Audience reactions have highlighted the film’s capacity to stir nostalgia. For many, it recalls the thrill of staying up late to watch grainy alien documentaries on TV or scouring library shelves for books about UFO sightings. The story taps into that childlike desire to believe in something bigger, even while acknowledging the disappointments and absurdities that often accompany belief. By the end, the movie doesn’t so much deliver a definitive answer as it offers the reassurance that searching itself—whether for extraterrestrials, for family, or for meaning—is worthwhile.

In weighing its achievements, Watch the Skies feels like a modest but heartfelt success. It may not redefine the genre, but it does something rarer: it combines affection for the past with a willingness to experiment with the future. The mix of retro narrative tropes and AI-aided presentation encapsulates the strange moment in which cinema finds itself, caught between analog nostalgia and digital reinvention.

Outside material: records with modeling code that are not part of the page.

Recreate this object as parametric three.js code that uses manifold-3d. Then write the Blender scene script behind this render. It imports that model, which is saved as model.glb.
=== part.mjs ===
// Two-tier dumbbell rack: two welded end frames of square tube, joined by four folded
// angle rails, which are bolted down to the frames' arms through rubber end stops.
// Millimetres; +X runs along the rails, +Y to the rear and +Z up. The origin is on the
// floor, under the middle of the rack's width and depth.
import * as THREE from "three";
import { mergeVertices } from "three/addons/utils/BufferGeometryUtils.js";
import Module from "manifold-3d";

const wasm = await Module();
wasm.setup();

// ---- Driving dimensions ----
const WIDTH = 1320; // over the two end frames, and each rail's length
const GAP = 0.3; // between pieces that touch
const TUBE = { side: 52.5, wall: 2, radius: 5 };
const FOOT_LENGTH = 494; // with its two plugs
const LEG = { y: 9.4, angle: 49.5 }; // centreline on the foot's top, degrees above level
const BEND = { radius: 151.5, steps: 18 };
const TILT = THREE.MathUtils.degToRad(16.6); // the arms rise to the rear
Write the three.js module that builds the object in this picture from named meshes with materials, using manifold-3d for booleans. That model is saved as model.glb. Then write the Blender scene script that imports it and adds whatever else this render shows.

For viewers willing to embrace both sides, the film offers a rewarding ride.

At just under two hours, it balances adventure and intimacy, spectacle and sincerity. While not flawless, its earnestness shines through. Danell and his team clearly love the genre, and that love translates onto the screen in ways both comforting and intriguing. Watch the Skies may borrow the glow of earlier classics, but it gazes toward new horizons, asking us not only to look up at the stars but also to consider how stories themselves might be reshaped for generations to come.